Sonjah Stanley Niaah - The culture doctor
Sonjah Stanley Niaah

SINCE the day she became a student, Sonjah Stanley Niaah has never wanted to leave school. It surprised no one in her family that Sonjah, who dreadfully (if a bit oddly) hated weekends and summer holidays because she was not at school, grew to become one of the Caribbean's most prominent scholars. As the first PhD Cultural Studies graduate from The University of the West Indies (UWI), Dr Stanley Niaah is also a cultural activist, writer, blogger and international speaker.

“I used to leave school and go back home to play school in the backyard with the hibiscus bush,” Dr Stanley Niaah laughed. “I remember doing this from when I was nine years old. I'd beat the imaginary children and call out their names and give them homework.”

Her love for school was not the only thing that kept the country girl grounded. Growing up in Sandy Bay, Hanover with her two siblings and both parents, and frequently visiting her merchant grandparents, engendered in her a deep sense of belonging, security and adventure. This, she said, laid the foundation for her to become 'a cosmopolitan and a country girl'.

“The level of security I grew up with is very much founded on the legacy of my maternal grandparents, and the legacy of my father being a policeman,” she noted. “Security, because I grew up in a house where there was a man who was so conscious of security in real terms, but also security in the confidence I grew up with, based on the stability of my parents and my parents' parents.”

Dr Stanley Niaah also learned early the value of healthy competition, and the drive to compete is what led her to discovering the first love in the academic disciplines — geography.

After graduating from Mount Alvernia High School, she went to Montego Bay Community College, and then to The UWI where she read for an undergraduate degree in geography and geology.

“And all of the work that I've done subsequently — at the master's level, and certainly at the PhD level in cultural studies — is very much cultural geography. Geography is my disciplinary home,” Dr Stanley Niaah said.

Dr Stanley Niaah worked in urban planning after graduation, then environmental conservation with Jamaica Conservation and Development Trust. There she nurtured her love for research and decided that she wanted to better equip herself to do more.

“I left Jamaica very shortly after that and spent two years abroad volunteering in environmental conservation organisations, then I returned to Jamaica to go right back into school at UWI. By then I had developed an interest in psychology, so I did social psychology at the graduate level,” she shared.

Even while travelling and working, Dr Stanley Niaah was still a student.
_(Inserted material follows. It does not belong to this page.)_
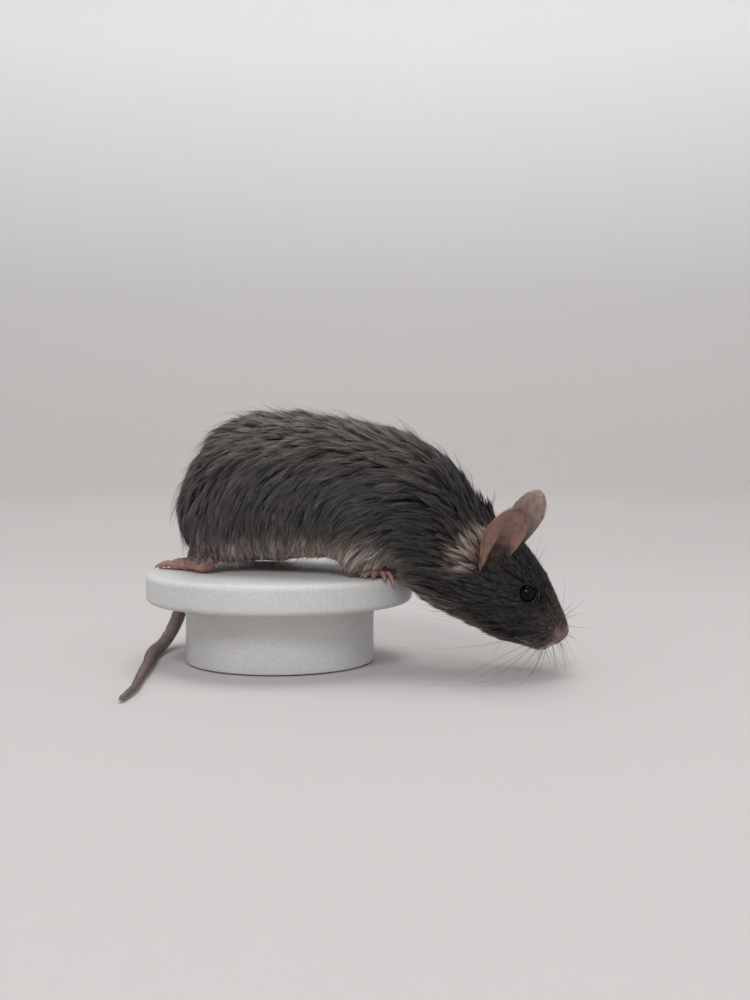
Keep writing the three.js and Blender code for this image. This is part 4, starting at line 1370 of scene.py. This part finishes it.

She did courses at George Mason University in the United States, and encountered people in other countries with fascinating cultures and histories.
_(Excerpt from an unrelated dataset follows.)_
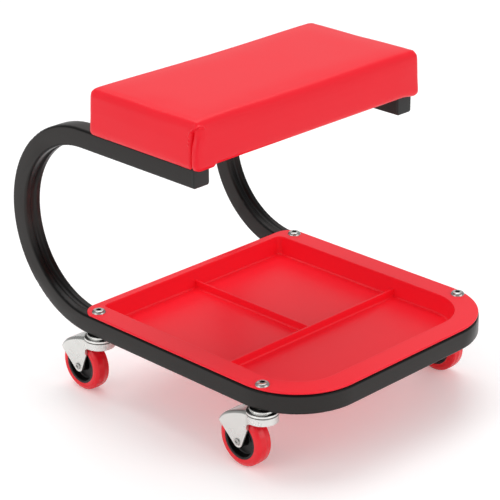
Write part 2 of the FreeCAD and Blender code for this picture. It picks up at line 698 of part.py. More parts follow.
def kingpin():
    """Hollow rivet that holds the races together; the caster's bolt passes through it."""
    tube = collar(KINGPIN_RADIUS, KINGPIN_BORE, NUT_TOP, CASTER_HEIGHT)
    head = collar(KINGPIN_FLANGE_RADIUS, KINGPIN_BORE, CASTER_HEIGHT - KINGPIN_FLANGE, CASTER_HEIGHT)
    foot = collar(KINGPIN_FLANGE_RADIUS, KINGPIN_BORE, NUT_TOP, LOWER_RACE_BOTTOM)
    return tube.multiFuse([head, foot]).removeSplitter()


def lower_race():
    washer = collar(LOWER_RACE_RADIUS, KINGPIN_RADIUS + KINGPIN_SEAT_GAP, LOWER_RACE_BOTTOM, LOWER_RACE_TOP)
    groove = Part.makeTorus(LOWER_BALL_PITCH_RADIUS, LOWER_BALL_RADIUS + GROOVE_GAP, Z_AXIS * LOWER_BALL_Z)
    return washer.cut(groove)


def ball_ring(ball_radius, pitch_radius, height):
    balls = []
    for step in range(BALL_COUNT):
        angle = math.radians(FULL_TURN * step / BALL_COUNT)
        centre = Vector(pitch_radius * math.cos(angle), pitch_radius * math.sin(angle), height)
        balls.append(Part.makeSphere(ball_radius, centre))
    return group(balls)


def tangent_on_tip(point, side):
    """Where the straight edge from a point touches the round tip of the leg."""
    centre = Vector(0, TRAIL, AXLE_Z)
    toward = point - centre
    spread = math.acos(LEG_TIP_RADIUS / toward.Length) * side
    direction = FreeCAD.Rotation(X_AXIS, math.degrees(spread)).multVec(toward.normalize())
    return centre + direction * LEG_TIP_RADIUS


def on_hood(radius, angle):
    """Point at an angle above the rearward level, at a radius about the axle."""
    turn = math.radians(angle)
    return Vector(0, TRAIL + radius * math.cos(turn), AXLE_Z + radius * math.sin(turn))


def hood_edges(sheet):
    """Top of the fork seen from the side: level at the ring, then round over the wheel."""
    radius = WHEEL_RADIUS + WHEEL_TOP_GAP + FORK_SHEET - sheet
    front = Vector(0, LEG_FRONT, RING_TOP - sheet)
    flat_end = Vector(0, RING_RADIUS - RING_WALL, RING_TOP - sheet)
    top = on_hood(radius, HOOD_TOP_ANGLE)
    back = on_hood(radius, HOOD_BACK_ANGLE)
    chord = top - flat_end
    swell = Vector(0, -chord.z, chord.y).normalize() * HOOD_SWELL
    middle = on_hood(radius, (HOOD_TOP_ANGLE + HOOD_BACK_ANGLE) / 2)
    edges = [
        Part.LineSegment(front, flat_end).toShape(),
        Part.Arc(flat_end, flat_end + chord / 2 + swell, top).toShape(),
        Part.Arc(top, middle, back).toShape(),
    ]
    return edges, front, back


def fork_block():
    """Outer block of the hood and legs, before it is hollowed for the wheel."""
    edges, front, back = hood_edges(0)
    tip = Vector(0, TRAIL, AXLE_Z - LEG_TIP_RADIUS)
    back_touch = tangent_on_tip(back, -1)
    leg_corner = Vector(0, LEG_FRONT, RING_BOTTOM - WEB_ROUND)
    front_touch = tangent_on_tip(leg_corner, 1)
    edges += [
        Part.LineSegment(back, back_touch).toShape(),
        Part.Arc(back_touch, tip, front_touch).toShape(),
        Part.LineSegment(front_touch, leg_corner).toShape(),
        Part.LineSegment(leg_corner, front).toShape(),
    ]
    block = Part.Face(Part.Wire(edges)).extrude(X_AXIS * FORK_WIDTH)
    block.translate(X_AXIS * (-FORK_WIDTH / 2))
    return block.makeFillet(FORK_ROUND, hood_side_edges(block, FORK_WIDTH))


def hood_side_edges(block, width):
    """Edges where the hood's top meets the block's two sides."""
    edges = []
    for edge in block.Edges:
        box = edge.BoundBox
        on_side = abs(abs(box.Center.x) - width / 2) < FORK_SHEET / 2 and box.XLength < FORK_SHEET / 2
        straight_leg = box.ZMin < on_hood(WHEEL_RADIUS, HOOD_BACK_ANGLE).z
        upright = box.YLength < FORK_SHEET / 2
        if on_side and not straight_leg and not upright:
            edges.append(edge)
    return edges


def wheel_room():
    """Space between the legs and under the hood, open downwards and to the front."""
    edges, front, back = hood_edges(FORK_SHEET)
    floor = AXLE_Z - LEG_TIP_RADIUS - OVERRUN
    behind = Vector(0, TRAIL + WHEEL_DIAMETER, back.z)
    low_behind = Vector(0, behind.y, floor)
    front_top = Vector(0, front.y - OVERRUN, front.z)
    low_front = Vector(0, front_top.y, floor)
    edges += [
        Part.LineSegment(back, behind).toShape(),
        Part.LineSegment(behind, low_behind).toShape(),
        Part.LineSegment(low_behind, low_front).toShape(),
        Part.LineSegment(low_front, front_top).toShape(),
        Part.LineSegment(front_top, front).toShape(),
    ]
    room = Part.Face(Part.Wire(edges)).extrude(X_AXIS * LEG_GAP)
    return room.translated(X_AXIS * (-LEG_GAP / 2))


def fork_web():
    """The ring's skirt carried down to the legs on both sides, under a concave round."""
    skirt = collar(RING_RADIUS, RING_RADIUS - RING_WALL, RING_BOTTOM - WEB_ROUND, RING_BOTTOM)
    low = RING_BOTTOM - WEB_ROUND
    round_y = LEG_FRONT - WEB_ROUND
    diagonal = WEB_ROUND * math.cos(math.radians(QUARTER_TURN / 2))
    edges = [
        Part.Arc(
            Vector(0, LEG_FRONT, low),
            Vector(0, round_y + diagonal, low + diagonal),
            Vector(0, round_y, RING_BOTTOM),
        ).toShape(),
        Part.LineSegment(Vector(0, round_y, RING_BOTTOM), Vector(0, RING_RADIUS, RING_BOTTOM)).toShape(),
        Part.LineSegment(Vector(0, RING_RADIUS, RING_BOTTOM), Vector(0, RING_RADIUS, low)).toShape(),
        Part.LineSegment(Vector(0, RING_RADIUS, low), Vector(0, LEG_FRONT, low)).toShape(),
    ]
    region = Part.Face(Part.Wire(edges)).extrude(X_AXIS * (2 * RING_RADIUS))
    return skirt.common(region.translated(X_AXIS * -RING_RADIUS))


def fork():
    """Pressed fork: raceway ring, hood and two legs that taper to the axle."""
    hole = KINGPIN_RADIUS + FORK_HOLE_GAP
    inner = RING_RADIUS - RING_WALL
    ring = turned([
        (hole, TABLE_TOP, 0),
        (TABLE_RADIUS, TABLE_TOP, RACE_ROUND),
        (TABLE_RADIUS, RING_TOP, 0),
        (RING_RADIUS, RING_TOP, RACE_ROUND),
        (RING_RADIUS, RING_BOTTOM, 0),
        (inner, RING_BOTTOM, 0),
        (inner, TABLE_BOTTOM, 0),
        (hole, TABLE_BOTTOM, 0),
    ])
    groove = Part.makeTorus(UPPER_BALL_PITCH_RADIUS, UPPER_BALL_RADIUS + GROOVE_GAP, Z_AXIS * UPPER_BALL_Z)
    legs = fork_block().fuse(fork_web()).cut(wheel_room())
    legs = legs.cut(rod(RING_RADIUS - RING_WALL / 2, RING_BOTTOM, RING_TOP + OVERRUN))
    body = legs.fuse(ring.cut(groove)).removeSplitter()
    axle_hole = Part.makeCylinder(
        AXLE_RADIUS + AXLE_HOLE_GAP,
        FORK_WIDTH + 2 * OVERRUN,
        Vector(-FORK_WIDTH / 2 - OVERRUN, TRAIL, AXLE_Z),
        X_AXIS,
    )
    return body.cut(axle_hole)


def turned_about_axle(corners):
    """Solid turned about the axle from an outline of (x, radius, round)."""
    face = Part.Face(rounded_wire(corners, across))
    solid = face.revolve(ORIGIN, X_AXIS, FULL_TURN)
    return solid.translated(Vector(0, TRAIL, AXLE_Z))


def axle():
    """Rivet through both legs and the bush, with a dimple in each head."""
    half = FORK_WIDTH / 2
    end = half + AXLE_HEAD
    outline = [
        (-end, AXLE_DIMPLE_RADIUS, 0),
        (-end, AXLE_HEAD_RADIUS, AXLE_HEAD / 2),
        (-half, AXLE_HEAD_RADIUS, 0),
        (-half, AXLE_RADIUS, 0),
        (half, AXLE_RADIUS, 0),
        (half, AXLE_HEAD_RADIUS, 0),
        (end, AXLE_HEAD_RADIUS, AXLE_HEAD / 2),
        (end, AXLE_DIMPLE_RADIUS, 0),
        (end - AXLE_DIMPLE, AXLE_DIMPLE_RADIUS, 0),
        (end - AXLE_DIMPLE, 0, 0),
        (AXLE_DIMPLE - end, 0, 0),
        (AXLE_DIMPLE - end, AXLE_DIMPLE_RADIUS, 0),
    ]
    return turned_about_axle(outline)


def bush():
    """Steel sleeve clamped between the legs, on which the wheel turns."""
    half = LEG_GAP / 2 - BUSH_END_GAP
    return turned_about_axle(rectangle(half, AXLE_RADIUS + AXLE_HOLE_GAP, BUSH_RADIUS, 0, 0))


def hub():
    """Plastic wheel centre: boss, thin web and rim, keyed into the tyre."""
    boss = LEG_GAP / 2 - HUB_BOSS_END_GAP
    bore = BUSH_RADIUS + AXLE_HOLE_GAP
    rim = HUB_WIDTH / 2
    web = HUB_WEB / 2
    rim_bore = HUB_RADIUS - HUB_RIM_WALL
    key = HUB_KEY_WIDTH / 2
    half = [
        (boss, bore, 0),
        (boss, HUB_BOSS_RADIUS, HUB_ROUND),
        (web, HUB_BOSS_RADIUS, HUB_ROUND),
        (web, rim_bore, HUB_ROUND),
        (rim, rim_bore, HUB_ROUND),
        (rim, HUB_RADIUS, 0),
        (key, HUB_RADIUS, 0),
        (key, HUB_RADIUS + HUB_KEY, 0),
    ]
    other_half = [(-x, radius, rounding) for x, radius, rounding in reversed(half)]
    return turned_about_axle(half + other_half)


def tyre():
    """Tread moulded round the hub's key, with round shoulders."""
    half_width = WHEEL_WIDTH / 2
    key = HUB_KEY_WIDTH / 2
    half = [
        (key, HUB_RADIUS + HUB_KEY, 0),
        (key, HUB_RADIUS, 0),
        (half_width, HUB_RADIUS, 0),
        (half_width, WHEEL_RADIUS, TYRE_SHOULDER),
    ]
    other_half = [(-x, radius, rounding) for x, radius, rounding in reversed(half)]
    return turned_about_axle(half + other_half)


def at_each_caster(shape):
    """A copy of a shape made about the swivel axis at every caster, as one node."""
    return group([shape.translated(Vector(x, y, 0)) for x, y in CASTERS.values()])


def build_nodes():
    staples = group([staple(x, y, lengthwise) for x, y, lengthwise in staple_places()])
    inside = cushion(COVER)
    nodes = {
        "frame_tube": frame_tube(),
        "left_arm_cap": arm_cap(-1),
        "right_arm_cap": arm_cap(1),
        "tool_tray": tool_tray(),
        "seat_board": seat_board(staples),
        "seat_foam": seat_foam(inside),
        "seat_cover": seat_cover(inside, staples),
        "cover_staples": staples,
        "seat_bolts": group([seat_bolt(x, y) for x, y in SEAT_BOLTS]),
        "seat_washers": group([seat_washer(x, y) for x, y in SEAT_BOLTS]),
        "seat_tee_nuts": group([tee_nut(x, y) for x, y in SEAT_BOLTS]),
        "caster_bolts": at_each_caster(caster_bolt()),
        "caster_nuts": at_each_caster(caster_nut()),
    }
    caster_pieces = {
        "raceway_cap": raceway_cap(),
        "kingpin": kingpin(),
        "lower_race": lower_race(),
        "lower_balls": ball_ring(LOWER_BALL_RADIUS, LOWER_BALL_PITCH_RADIUS, LOWER_BALL_Z),
        "upper_balls": ball_ring(UPPER_BALL_RADIUS, UPPER_BALL_PITCH_RADIUS, UPPER_BALL_Z),
        "fork": fork(),
        "axle": axle(),
        "bush": bush(),
        "hub": hub(),
        "tyre": tyre(),
    }
    for place, (x, y) in CASTERS.items():
        for piece, shape in caster_pieces.items():
            nodes[f"{place}_{piece}"] = shape.translated(Vector(x, y, 0))
    return nodes


for name, node in build_nodes().items():
    node.exportStep(f"parts/{name}.step")
    state = "valid" if node.isValid() else "NOT VALID"
    print(name, len(node.Solids), "solids", round(node.Volume), "mm3", state)
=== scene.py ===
# %% [markdown]
# # A creeper seat
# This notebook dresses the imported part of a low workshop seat. The construction comes from the
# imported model: every piece already has its real size and place, in metres, with the origin on the
# floor under the middle of the frame. What is added here is the look: the vinyl cushion, the
# moulded tray, the plated casters and the paint.

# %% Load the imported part
import json
import math

import bmesh
import bpy
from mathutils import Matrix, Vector, noise

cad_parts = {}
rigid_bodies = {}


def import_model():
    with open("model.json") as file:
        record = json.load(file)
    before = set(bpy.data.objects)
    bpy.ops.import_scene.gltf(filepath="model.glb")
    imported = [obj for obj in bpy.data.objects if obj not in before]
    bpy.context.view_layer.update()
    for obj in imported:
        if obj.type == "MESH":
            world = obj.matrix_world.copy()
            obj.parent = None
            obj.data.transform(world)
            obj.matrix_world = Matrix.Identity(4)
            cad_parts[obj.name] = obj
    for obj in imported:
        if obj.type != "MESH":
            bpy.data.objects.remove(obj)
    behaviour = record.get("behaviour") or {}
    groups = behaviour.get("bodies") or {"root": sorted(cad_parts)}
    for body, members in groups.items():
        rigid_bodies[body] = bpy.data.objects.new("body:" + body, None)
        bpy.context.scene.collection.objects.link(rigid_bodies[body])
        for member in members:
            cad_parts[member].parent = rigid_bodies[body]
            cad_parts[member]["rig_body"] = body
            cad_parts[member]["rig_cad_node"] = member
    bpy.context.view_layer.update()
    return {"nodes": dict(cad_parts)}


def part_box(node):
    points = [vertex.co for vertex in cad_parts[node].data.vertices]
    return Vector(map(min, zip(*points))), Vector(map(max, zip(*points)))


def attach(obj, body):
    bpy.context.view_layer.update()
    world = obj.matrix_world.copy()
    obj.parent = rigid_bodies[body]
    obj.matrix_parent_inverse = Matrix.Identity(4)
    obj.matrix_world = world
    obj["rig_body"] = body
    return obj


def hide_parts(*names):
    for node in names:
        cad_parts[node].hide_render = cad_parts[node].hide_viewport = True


MM = 0.001


def in_mm(values):
    return [round(value / MM, 1) for value in values]


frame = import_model()

# %% [markdown]
# ## Small helpers
# An operator works on whatever is selected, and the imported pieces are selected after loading. So
# one helper clears the selection and picks a single object, and others pick vertices or edges of
# the mesh in hand by their place. A finished piece then gets its name, its finish and the body that
# it rides on in one call.


# %% Selection and finishing helpers
def only(piece):
    """Selects one object and makes it the active one."""
    bpy.ops.object.select_all(action="DESELECT")
    piece.select_set(True)
    bpy.context.view_layer.objects.active = piece
    return piece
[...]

“I had become interested in the politics of being human,” she said thoughtfully. “Geography and culture, they became so intertwined in my consciousness, because you are always looking at people and their cultural reality in space and across time.”

When a Nigerian friend in academia asked her, 'Who is looking at the ecology of dancehall?' Dr Stanley Niaah knew that it was time to begin her doctoral work.

“So I returned to Jamaica with an interest in blending social psychology with geography and with cultural studies, and that's what I ended up doing,” she said. Before long she became one of the strongest new academic voices in Caribbean culture.

Dr Stanley Niaah has authored and edited numerous publications, including her 2010 book Dancehall: From Slave Ship to Ghetto and Dancehall: A Reader on Jamaican Music and Culture (2020), which is the first compilation of seminal and current writings on dancehall. She is planning to publish another milestone body of work, Reggae Pilgrims: Festivals and the Movement of Jah People, later this year.

But even after reaching the pinnacle of learning, Dr Stanley Niaah did not want to leave school. She became the first person to be appointed lecturer, and later senior lecturer in cultural studies at UWI. Since 2015 she has been the director of the Institute of Caribbean Studies (ICS) and the Reggae Studies Unit at The UWI.

“The vision that I've held for the ICS is to make it an internationally competitive and recognised institute for Caribbean studies with a focus on cultural studies,” the inaugural Rhodes Trust Rex Nettleford Fellow in Cultural Studies said. “The biggest challenge has been to position the institute in the eyes of the university administration, but the biggest achievement has been the position of the institute internationally.

Tomorrow she will celebrate 21 years of marriage with Dr Jalani Niaah, who is also a scholar and educator in Caribbean cultural studies. Their two sons, both university students, will turn 23 and 20 this year.

“It's been an exciting journey to watch them grow into humans that are connected to their parents but completely distinct in their personalities and interests,” she said, beaming.

“It's been a really interesting experience watching them grow into men who are sensitive about gender equity, and emotional intelligence. I take my role as a mother extremely seriously. I constantly affirm and present ways in which my sons can become allies in the fight for gender justice.”